---------- DATASET EXTRACT ----------

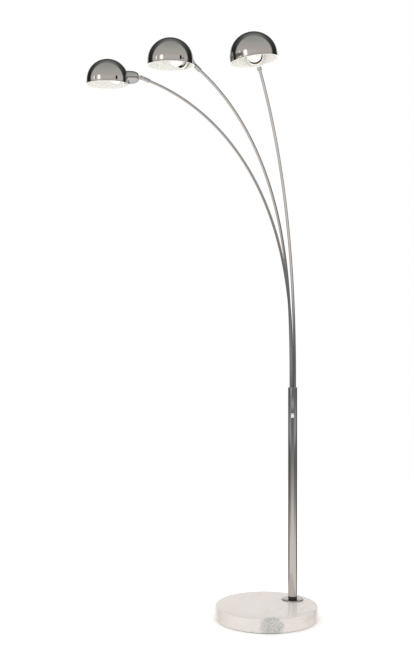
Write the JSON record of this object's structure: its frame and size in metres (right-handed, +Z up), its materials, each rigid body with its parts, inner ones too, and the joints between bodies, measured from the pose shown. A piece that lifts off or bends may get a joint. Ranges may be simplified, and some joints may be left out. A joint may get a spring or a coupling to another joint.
{
  "type": "arc floor lamp",
  "caption": "Floor lamp with curved chrome arms that fan out from a post on a round stone base, each ending in a domed shade that swivels, turns and tilts.",
  "frame": {"origin": "centre of the round base's underside, on the floor", "axes": "+Z up, the post stands on the +X side of the base and the middle arm leans to -X"},
  "size_m": [0.6763, 0.8052, 1.9263],
  "materials": {
    "marble": "polished off-white marble with faint veins",
    "chrome": "mirror-polished chrome plate",
    "enamel": "gloss white enamel",
    "opal_glass": "opal glass, unlit",
    "white_plastic": "gloss white plastic",
    "black_plastic": "satin black plastic",
    "rubber": "matt black rubber",
    "felt": "black felt",
    "steel": "zinc-plated steel",
    "brass": "bare brass",
    "porcelain": "white porcelain",
    "cable": "white PVC insulation"
  },
  "bodies": {
    "stand": {"marble_base": "marble", "base_felt": "felt", "base_washer": "steel", "base_nut": "brass", "cord_grommet": "rubber", "foot_flange": "chrome", "foot_collar": "black_plastic", "post_tube": "chrome", "post_plug": "steel", "threaded_pipe": "steel", "arm_holder": "chrome", "arm_stop_plate": "steel", "terminal_block": "porcelain", "holder_screw": "chrome", "switch_bezel": "white_plastic", "supply_lead": "cable"},
    "rocker": {"switch_rocker": "white_plastic"},
    "arm_left": {"arm_tube_left": "chrome", "arm_lead_left": "cable"},
    "sleeve_left": {"swivel_sleeve_left": "chrome", "sleeve_screw_left": "steel", "pivot_screw_left": "chrome", "pivot_nut_left": "chrome"},
    "head_left": {"knuckle_tongue_left": "chrome", "cup_left": "chrome", "cup_nut_left": "brass", "shade_left": "chrome", "shade_ring_left": "enamel", "lamp_holder_left": "porcelain", "bulb_left": "opal_glass", "bulb_cap_left": "brass"},
    "arm_middle": {"arm_tube_middle": "chrome", "arm_lead_middle": "cable"},
    "sleeve_middle": {"swivel_sleeve_middle": "chrome", "sleeve_screw_middle": "steel", "pivot_screw_middle": "chrome", "pivot_nut_middle": "chrome"},
    "head_middle": {"knuckle_tongue_middle": "chrome", "cup_middle": "chrome", "cup_nut_middle": "brass", "shade_middle": "chrome", "shade_ring_middle": "enamel", "lamp_holder_middle": "porcelain", "bulb_middle": "opal_glass", "bulb_cap_middle": "brass"},
    "arm_right": {"arm_tube_right": "chrome", "arm_lead_right": "cable"},
    "sleeve_right": {"swivel_sleeve_right": "chrome", "sleeve_screw_right": "steel", "pivot_screw_right": "chrome", "pivot_nut_right": "chrome"},
    "head_right": {"knuckle_tongue_right": "chrome", "cup_right": "chrome", "cup_nut_right": "brass", "shade_right": "chrome", "shade_ring_right": "enamel", "lamp_holder_right": "porcelain", "bulb_right": "opal_glass", "bulb_cap_right": "brass"}
  },
  "joints": [
    {"name": "arm_swivel_left", "type": "hinge", "parent": "stand", "child": "arm_left", "pos_m": [0.12, 0.00693, 0.787], "axis": [0, 0, 1], "range_deg": [-60, 12]},
    {"name": "sleeve_turn_left", "type": "hinge", "parent": "arm_left", "child": "sleeve_left", "pos_m": [-0.32421, 0.28992, 1.86379], "axis": [-0.7769, 0.495, 0.3891], "range_deg": [-60, 60]},
    {"name": "shade_tilt_left", "type": "hinge", "parent": "sleeve_left", "child": "head_left", "pos_m": [-0.32421, 0.28992, 1.86379], "axis": [-0.5373, -0.8434, 0], "range_deg": [-38, 57]},
    {"name": "arm_swivel_middle", "type": "hinge", "parent": "stand", "child": "arm_middle", "pos_m": [0.108, 0, 0.787], "axis": [0, 0, 1], "range_deg": [-12, 12]},
    {"name": "sleeve_turn_middle", "type": "hinge", "parent": "arm_middle", "child": "sleeve_middle", "pos_m": [-0.30279, 0, 1.85851], "axis": [-0.8387, 0, 0.5446], "range_deg": [-60, 60]},
    {"name": "shade_tilt_middle", "type": "hinge", "parent": "sleeve_middle", "child": "head_middle", "pos_m": [-0.30279, 0, 1.85851], "axis": [0.2666, -0.872, 0.4105], "range_deg": [-51, 43]},
    {"name": "arm_swivel_right", "type": "hinge", "parent": "stand", "child": "arm_right", "pos_m": [0.12, -0.00693, 0.787], "axis": [0, 0, 1], "range_deg": [-12, 60]},
    {"name": "sleeve_turn_right", "type": "hinge", "parent": "arm_right", "child": "sleeve_right", "pos_m": [-0.20421, -0.21347, 1.84029], "axis": [-0.5859, -0.3732, 0.7193], "range_deg": [-60, 60]},
    {"name": "shade_tilt_right", "type": "hinge", "parent": "sleeve_right", "child": "head_right", "pos_m": [-0.20421, -0.21347, 1.84029], "axis": [0.7017, -0.6777, 0.2199], "range_deg": [-62, 32]},
    {"name": "switch_rock", "type": "hinge", "parent": "stand", "child": "rocker", "pos_m": [0.10583, -0.0117, 0.69], "axis": [0.7547, -0.6561, 0], "range_deg": [-20, 0]}
  ]
}
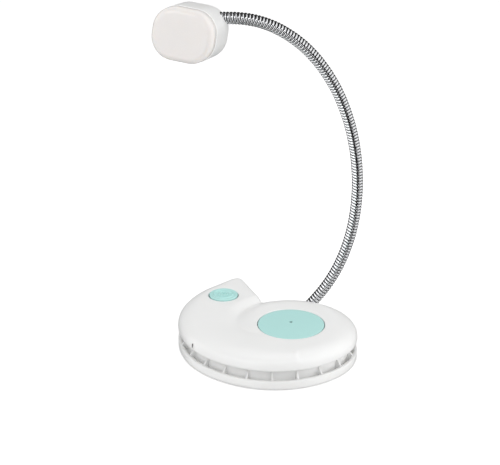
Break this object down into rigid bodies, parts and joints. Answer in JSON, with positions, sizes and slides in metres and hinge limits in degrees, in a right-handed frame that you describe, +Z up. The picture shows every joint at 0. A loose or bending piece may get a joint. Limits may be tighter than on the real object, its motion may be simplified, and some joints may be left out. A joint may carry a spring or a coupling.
{
  "type": "clip-on reading lamp",
  "caption": "Snail-shaped sprung clip with round teal trim and power button, a curved chrome gooseneck and a small rounded LED head with a milky diffuser.",
  "frame": {"origin": "on the axis of the round trim disc, at the flat underside of the lower jaw", "axes": "+Z up; -Y towards the clip's mouth and the way the head faces; +Y towards the clip's hinge; +X to the right"},
  "size_m": [0.0866, 0.0827, 0.1555],
  "materials": {
    "white_shell": "moulded white ABS, soft gloss",
    "teal_trim": "pale mint-teal ABS, satin gloss",
    "diffuser": "milky polycarbonate",
    "neck_chrome": "chrome-plated wound steel",
    "steel": "zinc-plated steel",
    "silicone": "soft white silicone",
    "lead_jacket": "PVC insulation",
    "circuit_board": "green solder mask",
    "board_white": "white solder mask on aluminium board",
    "switch_black": "black moulded plastic",
    "led_phosphor": "phosphor-filled resin",
    "battery_foil": "laminated foil pouch",
    "foam": "closed-cell foam",
    "clear_pipe": "smoked clear acrylic",
    "dark_window": "dark acrylic",
    "reflector_sheet": "white PET film"
  },
  "bodies": {
    "lower_jaw": {"lower_jaw": "white_shell", "jaw_pad": "silicone", "hinge_pin": "steel", "torsion_spring": "steel"},
    "housing": {"top_shell": "white_shell", "bottom_cover": "white_shell", "housing_pad": "silicone", "cover_screws": "steel", "trim_disc": "teal_trim", "light_pipe": "clear_pipe", "indicator_window": "dark_window", "main_board": "circuit_board", "usb_socket": "steel", "tact_switch": "switch_black", "charge_led": "led_phosphor", "board_screws": "steel", "battery": "battery_foil", "battery_foam": "foam", "battery_leads": "lead_jacket", "neck_ferrule": "steel", "neck_set_screw": "steel", "foot_lead": "lead_jacket", "neck_section_1": "neck_chrome", "neck_wire_1": "lead_jacket"},
    "power_button": {"power_button": "teal_trim"},
    "neck_2": {"neck_section_2": "neck_chrome", "neck_wire_2": "lead_jacket"},
    "neck_3": {"neck_section_3": "neck_chrome", "neck_wire_3": "lead_jacket"},
    "neck_4": {"neck_section_4": "neck_chrome", "neck_wire_4": "lead_jacket"},
    "neck_5": {"neck_section_5": "neck_chrome", "neck_wire_5": "lead_jacket"},
    "neck_6": {"neck_section_6": "neck_chrome", "neck_wire_6": "lead_jacket"},
    "neck_7": {"neck_section_7": "neck_chrome", "neck_wire_7": "lead_jacket"},
    "head": {"neck_section_8": "neck_chrome", "neck_wire_8": "lead_jacket", "head_shell": "white_shell", "diffuser": "diffuser", "led_board": "board_white", "leds": "led_phosphor", "reflector": "reflector_sheet", "head_ferrule": "steel"}
  },
  "joints": [
    {"name": "clip_hinge", "type": "hinge", "parent": "lower_jaw", "child": "housing", "pos_m": [0, 0.036, 0.0054], "axis": [-1, 0, 0], "range_deg": [0, 20], "stiffness_Nm_per_rad": 0.4, "springref_deg": -20.05, "deforming": ["torsion_spring"]},
    {"name": "power_press", "type": "slide", "parent": "housing", "child": "power_button", "axis": [0, 0, -1], "range_m": [0, 0.0005], "stiffness_N_per_m": 600, "springref_m": -0.001},
    {"name": "neck_curl_1", "type": "hinge", "parent": "housing", "child": "neck_2", "pos_m": [0.02264, 0.03148, 0.02993], "axis": [0.2624, -0.9527, -0.153], "range_deg": [-20, 15]},
    {"name": "neck_sway_1", "type": "hinge", "parent": "neck_2", "child": "neck_3", "pos_m": [0.02798, 0.02969, 0.05023], "axis": [-0.9558, -0.2785, 0.0947], "range_deg": [-18, 18]},
    {"name": "neck_curl_2", "type": "hinge", "parent": "neck_3", "child": "neck_4", "pos_m": [0.02882, 0.02658, 0.07108], "axis": [0.2624, -0.9527, -0.153], "range_deg": [-20, 15]},
    {"name": "neck_sway_2", "type": "hinge", "parent": "neck_4", "child": "neck_5", "pos_m": [0.02594, 0.02249, 0.09157], "axis": [-0.9399, -0.2165, -0.2641], "range_deg": [-18, 18]},
    {"name": "neck_curl_3", "type": "hinge", "parent": "neck_5", "child": "neck_6", "pos_m": [0.01947, 0.01758, 0.11104], "axis": [0.2624, -0.9527, -0.153], "range_deg": [-20, 15]},
    {"name": "neck_sway_3", "type": "hinge", "parent": "neck_6", "child": "neck_7", "pos_m": [0.009, 0.01191, 0.12843], "axis": [-0.7606, -0.1066, -0.6405], "range_deg": [-18, 18]},
    {"name": "neck_curl_4", "type": "hinge", "parent": "neck_7", "child": "head", "pos_m": [-0.00599, 0.00564, 0.14177], "axis": [0.2624, -0.9527, -0.153], "range_deg": [-20, 15]}
  ]
}
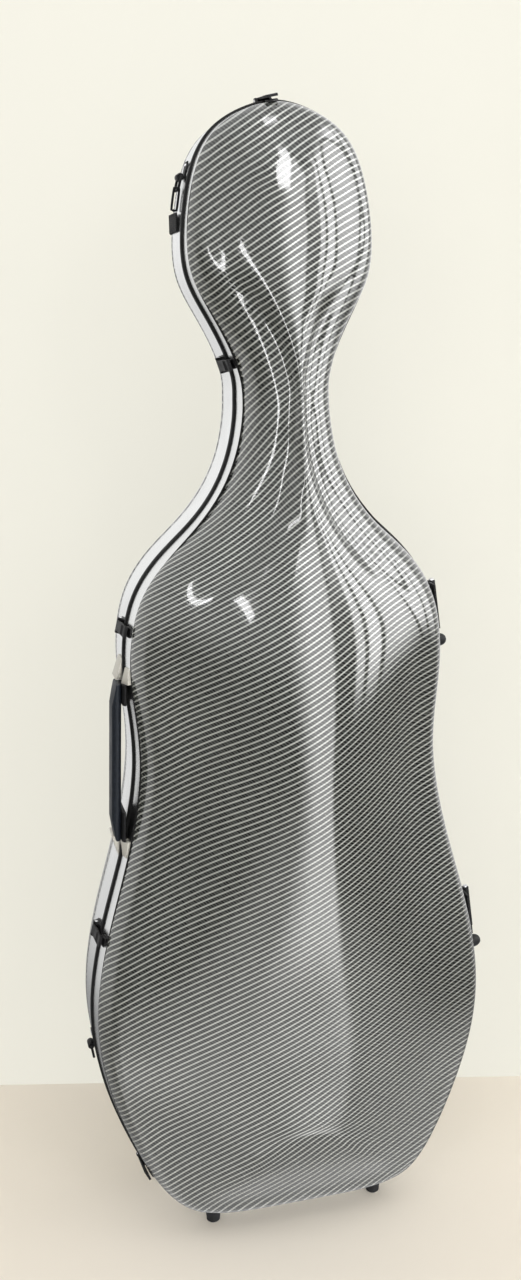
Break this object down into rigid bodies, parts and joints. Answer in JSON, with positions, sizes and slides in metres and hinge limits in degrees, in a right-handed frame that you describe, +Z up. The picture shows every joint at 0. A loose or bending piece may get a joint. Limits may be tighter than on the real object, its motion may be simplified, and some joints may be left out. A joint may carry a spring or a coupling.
{
  "type": "cello hard case",
  "caption": "Upright hard case for a cello: two shells meet in metal rims with a rubber seal, with edge latches, a side carry handle, strap rings and a padded interior.",
  "frame": {"origin": "on the floor, under the middle of the overall box", "axes": "+Z up along the case's length, +X to the right as seen from the lid side, +Y from the lid towards the back"},
  "size_m": [0.504, 0.2922, 1.3486],
  "materials": {
    "carbon": "clear-coated twill weave, dark grey with thin light diagonal lines",
    "rim": "polished extrusion",
    "cast": "satin casting",
    "seal": "matt extrusion",
    "rubber": "matt moulding",
    "black_metal": "satin black coating",
    "steel": "brushed",
    "grip": "fine grained moulding",
    "black_plastic": "matt moulding",
    "plush": "short pile over foam",
    "webbing": "ribbed webbing"
  },
  "bodies": {
    "back": {"back_shell": "carbon", "back_rim": "rim", "rim_seal": "seal", "back_lining": "plush", "latch_base_neck": "black_metal", "latch_base_shoulder": "black_metal", "latch_base_lower_bout": "black_metal", "latch_base_corner": "black_metal", "latch_base_crown": "black_metal", "hinge_leaf_back_upper": "black_metal", "hinge_pin_upper": "steel", "hinge_leaf_back_lower": "black_metal", "hinge_pin_lower": "steel", "handle_block_top": "rubber", "handle_block_foot": "rubber", "handle_grip": "grip", "handle_ramp_top": "cast", "handle_ramp_foot": "cast", "back_foot_left": "rubber", "back_foot_right": "rubber", "strap_bracket_upper_left": "black_metal", "strap_ring_upper_left": "black_metal", "snap_hook_left": "black_metal", "strap_bracket_upper_right": "black_metal", "strap_ring_upper_right": "black_metal", "snap_hook_right": "black_metal", "strap_bracket_lower_left": "black_metal", "strap_bracket_lower_right": "black_metal", "head_strap": "webbing", "neck_cradle": "plush", "upper_bout_pad_left": "plush", "upper_bout_pad_right": "plush", "lower_bout_pad_left": "plush", "lower_bout_pad_right": "plush", "endpin_block": "plush"},
    "lid": {"lid_shell": "carbon", "lid_rim": "rim", "lid_lining": "plush", "latch_catch_neck": "black_metal", "latch_catch_shoulder": "black_metal", "latch_catch_lower_bout": "black_metal", "latch_catch_corner": "black_metal", "latch_catch_crown": "black_metal", "hinge_leaf_lid_upper": "black_metal", "hinge_leaf_lid_lower": "black_metal", "lid_foot_left": "rubber", "lid_foot_right": "rubber", "side_bumper_upper": "rubber", "side_bumper_lower": "rubber", "bow_tip_holder": "plush", "bow_clip_bar": "plush"},
    "lever_neck": {"latch_lever_neck": "black_metal"},
    "lever_shoulder": {"latch_lever_shoulder": "black_metal"},
    "lever_lower_bout": {"latch_lever_lower_bout": "black_metal"},
    "lever_corner": {"latch_lever_corner": "black_metal"},
    "lever_crown": {"latch_lever_crown": "black_metal"},
    "ring_lower_left": {"strap_ring_lower_left": "black_metal"},
    "ring_lower_right": {"strap_ring_lower_right": "black_metal"},
    "tab_left": {"bow_tab_left": "black_plastic"},
    "tab_right": {"bow_tab_right": "black_plastic"}
  },
  "joints": [
    {"name": "lid_hinge", "type": "hinge", "parent": "back", "child": "lid", "pos_m": [0.24097, 0.01338, 0.37478], "axis": [-0.1292, 0, 0.9916], "range_deg": [0, 110]},
    {"name": "latch_neck_turn", "type": "hinge", "parent": "back", "child": "lever_neck", "pos_m": [-0.06414, 0.03188, 1.06424], "axis": [0.3268, 0, -0.9451], "range_deg": [0, 110]},
    {"name": "latch_shoulder_turn", "type": "hinge", "parent": "back", "child": "lever_shoulder", "pos_m": [-0.19119, 0.03188, 0.77425], "axis": [-0.2309, 0, -0.973], "range_deg": [0, 110]},
    {"name": "latch_lower_bout_turn", "type": "hinge", "parent": "back", "child": "lever_lower_bout", "pos_m": [-0.23668, 0.03188, 0.40145], "axis": [-0.2679, 0, -0.9635], "range_deg": [0, 110]},
    {"name": "latch_corner_turn", "type": "hinge", "parent": "back", "child": "lever_corner", "pos_m": [-0.19157, 0.03188, 0.07562], "axis": [0.4417, 0, -0.8972], "range_deg": [0, 110]},
    {"name": "latch_crown_turn", "type": "hinge", "parent": "back", "child": "lever_crown", "pos_m": [-0.01109, 0.03188, 1.3436], "axis": [-0.9779, 0, -0.2092], "range_deg": [0, 110]},
    {"name": "strap_ring_lower_left_swing", "type": "hinge", "parent": "back", "child": "ring_lower_left", "pos_m": [-0.2472, 0.04488, 0.24026], "axis": [0, 1, 0], "range_deg": [0, 110]},
    {"name": "strap_ring_lower_right_swing", "type": "hinge", "parent": "back", "child": "ring_lower_right", "pos_m": [0.24302, 0.04488, 0.24026], "axis": [0, -1, 0], "range_deg": [0, 110]},
    {"name": "bow_tab_left_turn", "type": "hinge", "parent": "lid", "child": "tab_left", "pos_m": [-0.05409, -0.07182, 0.235], "axis": [0, 1, 0], "range_deg": [-90, 90]},
    {"name": "bow_tab_right_turn", "type": "hinge", "parent": "lid", "child": "tab_right", "pos_m": [0.04991, -0.07182, 0.235], "axis": [0, 1, 0], "range_deg": [-90, 90]}
  ]
}
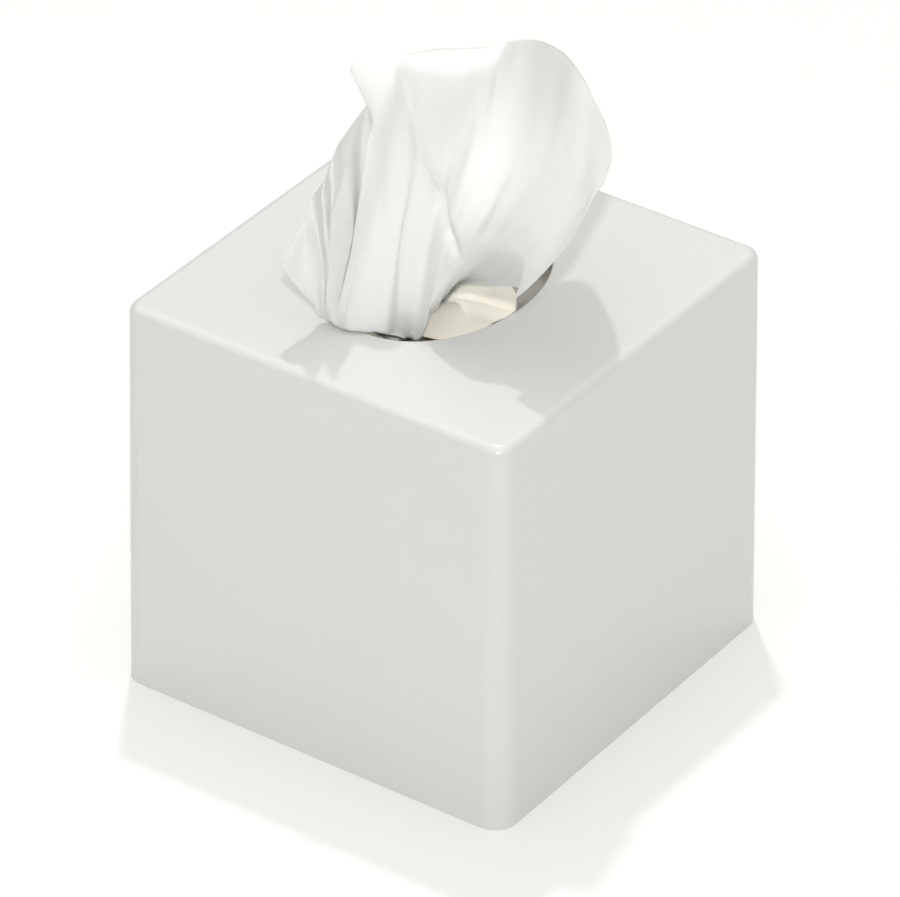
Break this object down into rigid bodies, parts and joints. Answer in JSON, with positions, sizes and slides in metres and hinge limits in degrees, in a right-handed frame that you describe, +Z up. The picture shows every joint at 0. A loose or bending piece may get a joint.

----------

> **TASK**: Copy out every line holding the string "each".

> **ANSWER**:
Write the JSON record of this object's structure: its frame and size in metres (right-handed, +Z up), its materials, each rigid body with its parts, inner ones too, and the joints between bodies, measured from the pose shown. A piece that lifts off or bends may get a joint. Ranges may be simplified, and some joints may be left out. A joint may get a spring or a coupling to another joint.
  "caption": "Floor lamp with curved chrome arms that fan out from a post on a round stone base, each ending in a domed shade that swivels, turns and tilts.",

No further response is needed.